Church court depositions from Chelmsford detail his methods: keeping suspects awake for days, “watching” for imps. One record describes elderly Elizabeth Clarke confessing to five imps after 40-hour vigils; she implicated dozens before execution. Hopkins’ expense ledger, billing parishes per witch found, reveals profiteering—£23 weekly, a fortune then.
Parliamentary inquiries post-1647 condemned him, but the documents endure as evidence of freelance fanaticism.
Victim Voices and Psychological Underpinnings
Beyond official records, private letters pierce the veil. Agnes Bernauer, drowned in 1435 Bavaria, left a missive denying witchcraft amid political intrigue. Scottish kirk session minutes from 1591 record Gellie Duncan’s torture-scarred song, forced as “devil’s reel” evidence.
Psychologically, these documents illustrate mass delusion. Modern analyses cite ergot poisoning, misogyny, and scapegoating during crises. Cognitive dissonance in inquisitors’ reports—rational men documenting absurdities—mirrors Milgram’s obedience experiments. Victims, often marginalized, faced “no win” dilemmas: confess for quick death or deny for prolonged agony.
- Confessions averaged fantastical elements: flying ointments, toad familiars.
- Children, deemed malleable, comprised 20% of accusations in some regions.
- Elite victims like Bamberg’s chancellor highlight class-blind terror.
These patterns, tabulated in 20th-century historiographies, underscore hysteria’s anatomy.
Legacy: Lessons from the Ashes
Today, these documents educate on justice’s fragility. Projects like the Witch Trial Index digitize thousands, aiding genealogists tracing ancestors’ fates. Museums in Salem and Trier display originals, fostering reflection on due process and presumption of innocence.
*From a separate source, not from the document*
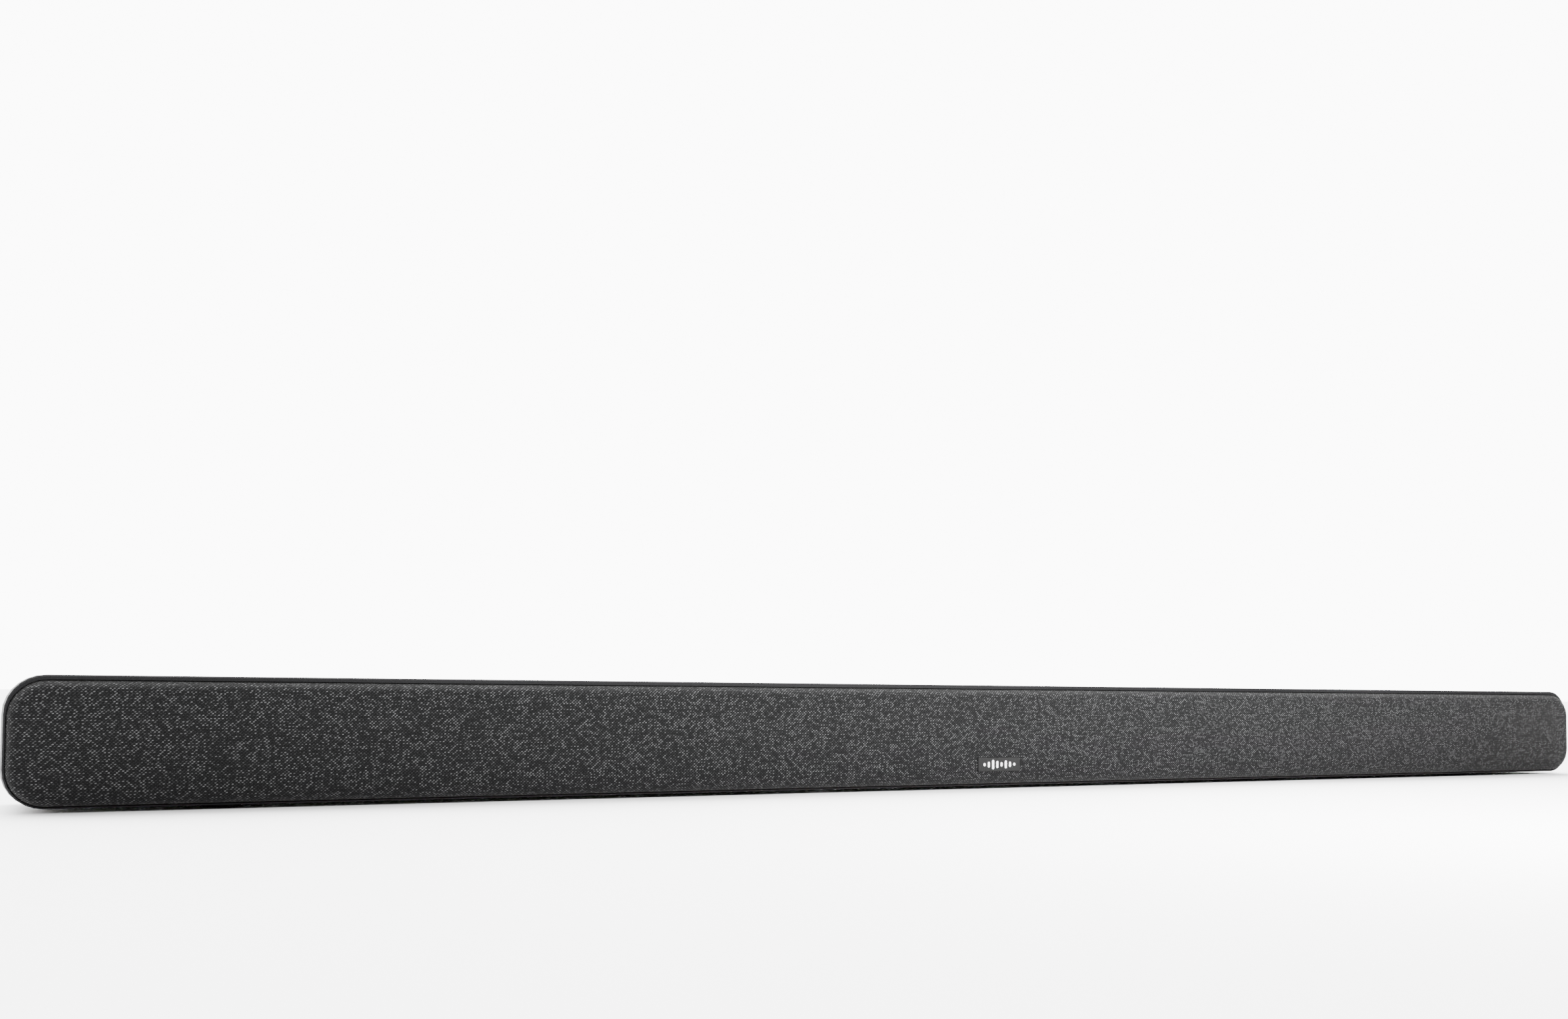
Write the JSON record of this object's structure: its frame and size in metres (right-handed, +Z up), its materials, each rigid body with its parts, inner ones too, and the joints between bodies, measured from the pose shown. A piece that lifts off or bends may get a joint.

Yet echoes persist: McCarthyism, Satanic Panic of the 1980s. The witch hunt archives remind us that fear-mongering thrives in uncertainty, demanding vigilance. By studying them, we pay tribute to the accused—farmers, healers, innocents—whose endurance against absurdity inspires. History’s most disturbing pages urge: question the spectral, honor the tangible.